Many tourists who had come to visit the monument witnessed the events in astonishment. A number told the press that while they were frustrated they were not able to gain entry, they sympathised with the plight of the staff.
In an immediate show of solidarity, permanent security guards employed at the Acropolis went on a one-day strike Thursday in protest at the brutal police attack.
Since the assault, riot police have remained at the entrance to the Acropolis and in the grounds. Those visitors that turned up were allowed in free of charge.
Endorsing the police assault, Tourism Minister George Nikitiades declared, “No one has the right to close the Acropolis site, to block thousands of tourists.”
On Friday Prime Minister Georgis Papandreou, of the ruling social democratic PASOK, condemned the action of the workers, stating they had no reason to be protesting. “These workers, whose problems we have solved, padlocked the entrance to the site, obstructing other workers from doing their job and tarnishing the image of the country globally,” he told parliament.
The reality is that the culture ministry workers are protesting, as have millions of others over the past year, over the imposition of austerity measures by Papandreou. The centre-piece of the attacks being imposed is a €30 billion cuts package, pushed through in return for a €110 billion bail-out package agreed to in May with the European Union and the International Monetary Fund.
The focal point of the cuts is the sacking of thousands of public sector workers, as well as imposing pay cuts across the board. These include the jobs of thousands of temporary staff, such as those employed at historic sites. The job losses at the Acropolis are part of 800 short-term contract jobs that are to go by the end of the month. Pay cuts of seven percent have also being imposed this year, including a 30 percent reduction in salary entitlements usually paid at Easter, during the summer and at Christmas.
Stating that the sacking of temporary workers is vital, Hytiris said Thursday, “We will hold discussions with the protesters, but we cannot break the law on terminating short-term contracts”.
These attacks and other austerity packages passed in the last year are only the initial stage. Further attacks on the jobs, wages and conditions are imminent, including the break-up of the so-called “closed professions” which employ around 150,000 workers.
Among these are the workers employed by OSE, the state railway organisation. A draft law is currently being discussed by parliament, and is expected to recommend the cutting of rail routes, the selling of OSE real estate holdings and the sale of a 49 percent stake in the company.
The government plans to break up OSE, cutting 2,500 jobs, about 40 percent of its workforce.

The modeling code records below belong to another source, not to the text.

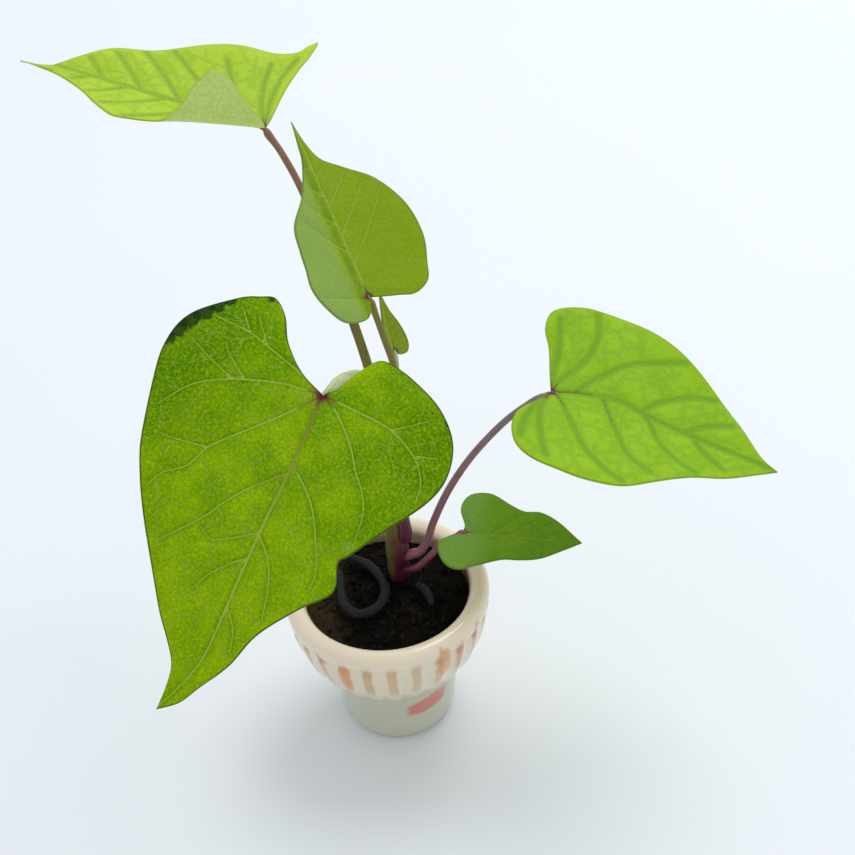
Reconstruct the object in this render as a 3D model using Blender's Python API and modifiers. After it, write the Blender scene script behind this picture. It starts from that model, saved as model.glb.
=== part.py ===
"""A sweet potato vine growing in its small painted pot.

Metres, +Z up. The origin is the centre of the pot's flat underside, and the
largest leaf hangs towards -Y. Places and sizes below are in millimetres, and
MM turns them into metres where a shape is made.
"""
import math

import bmesh
import bpy
from mathutils import Vector

MM = 0.001
GAP = 0.3           # clear space between neighbouring pieces
MERGE = 0.00001     # metres, for points that lie on each other

# Pot
POT_HEIGHT = 43.3
LIP_RADIUS = 24.9
MOUTH_RADIUS = 20.0
BAND_TOP = 38.4
BAND_FOOT = 21.2
BAND_FOOT_RADIUS = 17.7
FOOT_RADIUS = 13.5
POT_FLOOR = 4.0
# The inside wall above the floor: (radius, height) points.
POT_INSIDE = [(11.7, 5.5), (12.5, 12.0), (13.4, 19.0), (15.9, 24.0),
              (18.6, 29.0), (19.8, 34.0), (MOUTH_RADIUS, 41.0)]
RIB_COUNT = 26      # one of them faces -Y
RIB_STEPS = 4       # turned steps in one rib
RIB_HEIGHT = 0.7

# Soil
SOIL_EDGE = 38.0
SOIL_CENTRE = 39.4
SOIL_STEPS = 36
SOIL_LUMP = 0.35

# Vine and roots
CROWN_HOLE_RADIUS = 3.2
CROWN_HOLE_FLOOR = 29.0
CROWN_CENTRE = (3.2, 6.2)
TUBE_SIDES = 2      # bevel resolution: eight sides

# Blades
BLADE_THICKNESS = 0.7
BLADE_CENTRE = 0.22  # middle of the fan of faces, as a share of the length
MIDRIB_SOFTNESS = 3.0
WAVE_START = 8.0    # the margin's waves fade towards the midrib from here

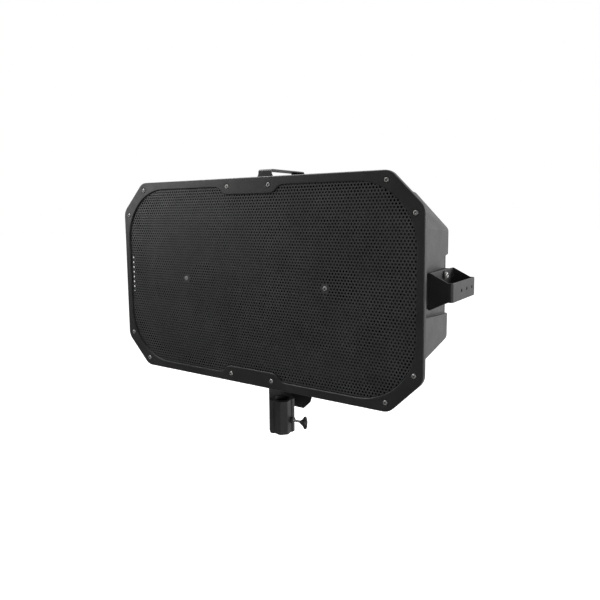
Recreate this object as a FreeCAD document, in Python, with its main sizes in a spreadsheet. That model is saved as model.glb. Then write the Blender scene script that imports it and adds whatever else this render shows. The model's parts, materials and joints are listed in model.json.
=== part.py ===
import FreeCAD, Part
import math
import os
import Sketcher
from FreeCAD import Placement, Rotation, Vector

# A wide two-driver PA speaker. Millimetres, +Z up, the front faces -Y.
# The origin is the centre of the pole socket's lower mouth, on the socket's axis.
# Cabinet parts are drawn about the centre of the front face: X right, Y back, Z up.

DIMENSIONS = {
    # cabinet datum
    "socket_setback": 117.0,
    "cabinet_centre": 375.5,
    # front frame
    "frame_half_width": 408.0,
    "frame_half_height": 231.0,
    "frame_corner_leg": 70.0,
    "frame_corner_radius": 30.0,
    "frame_depth": 11.0,
    "frame_lip": 4.0,
    "frame_rim": 4.0,
    "opening_half_width": 392.0,
    "opening_half_height": 212.0,
    "opening_corner_radius": 125.0,
    "tab_half_width": 57.0,
    "tab_flare": 40.0,
    "tab_half_height": 194.5,
    "opening_bevel": 1.5,
    "frame_screw_hole": 3.3,
    "frame_screw_recess": 6.3,
    "frame_recess_depth": 1.2,
    # grille and gasket
    "grille_gap": 0.5,
    "grille_thickness": 1.5,
    "gasket_inset": 6.0,
    "gasket_thickness": 2.0,
    "gasket_clear": 3.0,
    "gasket_screw_hole": 3.6,
    "driver_spacing_half": 195.0,
    # rear shell
    "shell_flange_thickness": 4.5,
    "shell_wall": 5.0,
    "shell_front_half_width": 401.0,
    "shell_front_half_height": 213.0,
    "shell_front_leg_wide": 74.0,
    "shell_front_leg_tall": 87.0,
    "shell_waist_setback": 208.0,
    "shell_waist_half_width": 378.0,
    "shell_waist_half_height": 196.0,
    "shell_waist_leg_wide": 76.0,
    "shell_waist_leg_tall": 80.0,
    "shell_back_setback": 268.0,
    "shell_back_half_width": 330.0,
    "shell_back_half_height": 152.0,
    "shell_back_leg_wide": 64.0,
    "shell_back_leg_tall": 60.0,
    "recess_depth": 9.5,
    "recess_front_half": 45.0,
    "recess_rear_half": 71.0,
    "recess_end": 280.0,
    "recess_floor_rise": 2.0,
    "recess_floor_overrun": 4.0,
    "boss_radius": 7.0,
    "boss_length": 14.0,
    "boss_hole": 3.05,
    "boss_floor": 2.0,
    # baffle
    "baffle_setback": 30.0,
    "baffle_thickness": 15.0,
    "baffle_half_width": 381.5,
    "baffle_half_height": 195.0,
    "baffle_leg_wide": 74.0,
    "baffle_leg_tall": 84.0,
    "baffle_cutout": 142.0,
    "ledge_thickness": 6.0,
    "ledge_width": 14.0,
    "ledge_overlap": 2.0,
    "ledge_reach": 12.0,
    "baffle_screw_hole": 2.05,
    "driver_screw_pilot": 2.55,
    # driver, measured from the baffle's front face
    "flange_radius": 155.0,
    "flange_inner": 138.0,
    "flange_thickness": 4.0,
    "basket_floor": 66.0,
    "basket_floor_end": 70.0,
    "basket_base_radius": 88.0,
    "basket_base_front": 62.0,
    "basket_bore": 44.0,
    "basket_floor_radius": 80.0,
    "basket_mouth_outer": 141.0,
    "basket_mouth_inner": 136.0,
    "basket_shoulder_outer": 139.0,
    "basket_shoulder_inner": 135.0,
    "basket_shoulder_front": 12.0,
    "basket_shoulder_back": 14.0,
    "basket_waist_radius": 98.0,
    "basket_waist": 52.0,
    "basket_window_inner": 101.0,
    "basket_window_outer": 131.0,
    "basket_window_depth": 40.0,
    "basket_screw_hole": 2.6,
    "spider_ledge": 48.0,
    "spider_ledge_inner": 84.0,
    "spider_ledge_outer": 94.0,
    "spider_ledge_drop": 6.0,
    "spider_radius": 93.0,
    "spider_thickness": 1.0,
    "top_plate_end": 78.0,
    "magnet_end": 98.0,
    "yoke_end": 106.0,
    "plate_radius": 76.0,
    "magnet_radius": 80.0,
    "magnet_bore": 45.0,
    "gap_radius": 38.9,
    "pole_radius": 36.0,
    "pole_front": 69.0,
    "former_inner": 36.7,
    "former_outer": 37.2,
    "winding_outer": 38.4,
    "winding_overhang": 8.0,
    "former_tail": 12.0,
    "former_reach": 5.0,
    "cone_edge_inner": 120.0,
    "cone_edge_outer": 124.0,
    "cone_neck_front": 36.0,
    "cone_neck_back": 41.0,
    "cone_thickness": 1.2,
    "cone_rim_step": 0.6,
    "roll_radius_outer": 139.0,
    "surround_lip": 144.0,
    "surround_thickness": 1.0,
    "roll_wall": 1.2,
    "roll_arc": 7.6,
    "roll_arc_inner": 6.35,
    "plug_radius": 33.0,
    "plug_tip": 9.0,
    "plug_thread_depth": 20.0,
    "plug_tip_length": 4.5,
    "plug_arc": 90.0,
    "plug_skirt_front": 28.0,
    "driver_screw_circle": 149.5,
    # mounting brackets
    "bracket_start": 64.0,
    "bracket_length": 135.0,
    "bracket_height": 49.0,
    "bracket_base_half": 36.0,
    "bracket_web_half": 18.5,
    "bracket_taper_end": 39.0,
    "bracket_taper_start": 4.0,
    "bracket_steel": 3.0,
    "bracket_bend": 6.0,
    "bracket_side_base": 389.5,
    "bracket_top_base": 203.0,
    "web_hole": 3.2,
    "web_hole_pitch": 31.5,
    "web_hole_centre": 82.5,
    "bolt_offset": 80.0,
    "bolt_spread_half": 25.0,
    "bolt_radius": 4.0,
    "bolt_hole": 4.2,
    "washer_radius": 9.0,
    "washer_thickness": 2.5,
    "wedge_half": 34.0,
    "nut_plate_start": 60.0,
    "nut_plate_end": 100.0,
    "nut_plate_half": 36.0,
    "nut_plate_thickness": 4.0,
    # pole socket and thumbscrew
    "socket_half": 27.5,
    "socket_chamfer": 12.5,
    "socket_height": 81.5,
    "socket_bore": 18.1,
    "groove_half": 5.5,
    "groove_depth": 2.0,
    "tap_boss_radius": 7.5,
    "tap_boss_length": 8.0,
    "hanger_steel": 3.0,
    "hanger_hole": 4.2,
    "hanger_bolt_radius": 4.0,
    "hanger_front": 102.0,
    "hanger_back": 197.0,
    "hanger_right": 36.0,
    "hanger_low": 340.0,
    "hanger_cut_top": 309.0,
    "hanger_cut_side": 12.0,
    "hanger_cut_lead": 4.0,
    "hanger_cut_drop": 12.0,
    "socket_screw_hole": 2.6,
    "socket_screw_tapped": 2.55,
    "socket_screw_depth": 4.0,
    "socket_screw_sink": 4.6,
    "socket_screw_sink_depth": 2.0,
    "screw_height": 33.0,
    "screw_radius": 3.0,
    "screw_hole": 3.05,
    "pad_radius": 6.5,
    "pad_thickness": 3.0,
    "pad_back": 22.2,
    "seat_gap": 0.2,
    "seat_clear": 0.1,
    "seat_depth": 8.0,
    "knob_front": 56.0,
    "knob_end": 73.5,
    "knob_half_span": 15.5,
    "knob_grip": 3.0,
    "knob_neck": 5.0,
    "knob_hub": 8.5,
    "knob_hub_front": 7.0,
    "knob_hub_back": 4.0,
    "knob_cap": 6.0,
    "knob_cap_back": 2.0,
    "wing_thickness": 5.0,
    "wing_tip": 3.4,
    # crossover and terminals
    "board_front": 248.0,
    "board_thickness": 2.0,
    "board_half_width": 80.0,
    "board_half_height": 50.0,
    "board_centre": 75.0,
    "board_post_wide": 72.0,
    "board_post_tall": 42.0,
    "board_hole": 1.6,
    "inductor_inner": 9.0,
    "inductor_outer": 23.0,
    "inductor_length": 26.0,
    "inductor_left": 40.0,
    "inductor_up": 16.0,
    "terminal_centre": 70.0,
    "terminal_half_width": 75.0,
    "terminal_half_height": 45.0,
    "terminal_cut_half_width": 58.0,
    "terminal_cut_half_height": 33.0,
    "terminal_gasket": 1.5,
    "terminal_thickness": 3.0,
    "connector_radius": 12.0,
    "connector_socket": 10.5,
    "connector_spread": 32.0,
    "connector_clear": 0.2,
    "connector_flange_wide": 13.0,
    "connector_flange_tall": 15.5,
    "connector_flange_corner": 2.0,
    "connector_flange": 3.0,
    "connector_depth": 22.0,
    "connector_front": 2.0,
    "connector_bore_start": 16.0,
    "connector_bore_depth": 20.0,
    "terminal_screw_wide": 68.0,
    "terminal_screw_tall": 38.0,
    "terminal_screw_pilot": 2.05,
    "terminal_gasket_hole": 2.2,
    "terminal_plate_hole": 2.1,
    # how far a cut runs past the material
    "overcut": 5.0,
}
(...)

OSE workers nationally struck for 24 hours on Thursday in protest at the plans.
The violent attack by the riot police on the Acropolis staff, enforced by a government sponsored court order, is a stark indication that the ruling elite is stepping up its offensive against working people. Previous strikes and protests at the Acropolis and other archaeological sites have not met with the same response. Neither did the government do anything to prevent or remove two massive banners that were placed on the front of the Acropolis by the Communist Party of Greece (KKE) in May. This was despite KKE members reportedly cutting through locks on the gates to gain entrance to the site at dawn.
Commenting on the action of the riot police, the Financial Times noted the “move on Thursday signalled that the socialist government is raising the stakes in its push to implement unpopular austerity measures, as previous strikes by guards at the site had been tolerated.”

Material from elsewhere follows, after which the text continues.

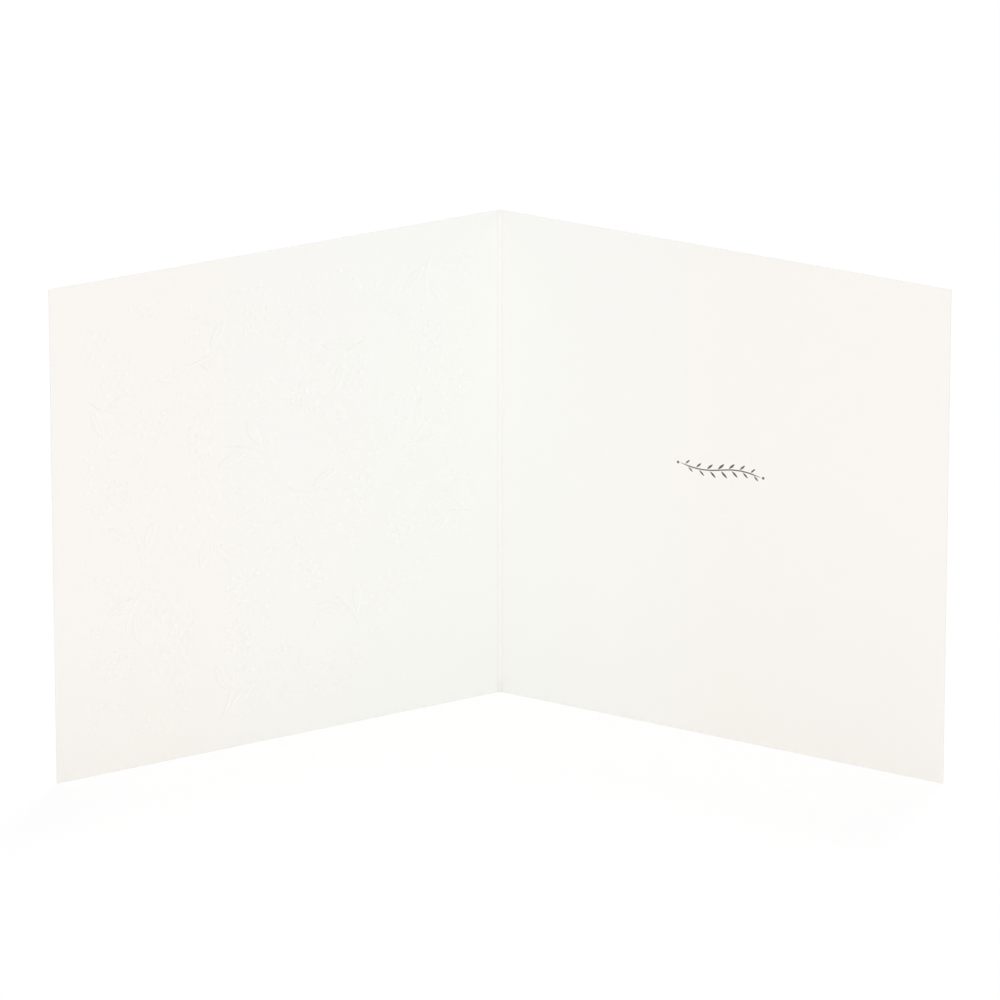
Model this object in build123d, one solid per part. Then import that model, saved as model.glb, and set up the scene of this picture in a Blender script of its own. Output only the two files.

Unemployment figures released this week show September’s official rate was 12 percent, up from 11.6 percent the previous month. 600,000 people are now unemployed in a country with a population of just 11.2 million people. This is set to rocket in the next weeks and months, amidst a deepening recession which will enter its third year in 2011. Next year’s rate has been forecast at 14.5 percent.
The workers employed by the Culture Ministry are members of the Civil Servants’ Confederation (ADEDY). The union issued a very mild press release following the events, stating, “We call on the government to deal with the issue seriously and to consider the painful effects it has on employment”.
The General Confederation of Greek Workers (GSEE) has called a further one day general strike for December 15, to coincide with plans by the government to impose further austerity, ahead of its draft 2011 budget deficit. The strike will also mark one year since the first austerity measures were passed by PASOK. Like its counterpart, ADEDY, the GSEE has worked ceaselessly to enable the government to implement its attacks. Central to this was the agreement it signed in July with private sector employers that implemented a three-year pay deal. Under its terms, wages were frozen for 2010 and for the next two years. Wages will only rise in line with euro-zone inflation, which is currently about half the rate of Greek inflation.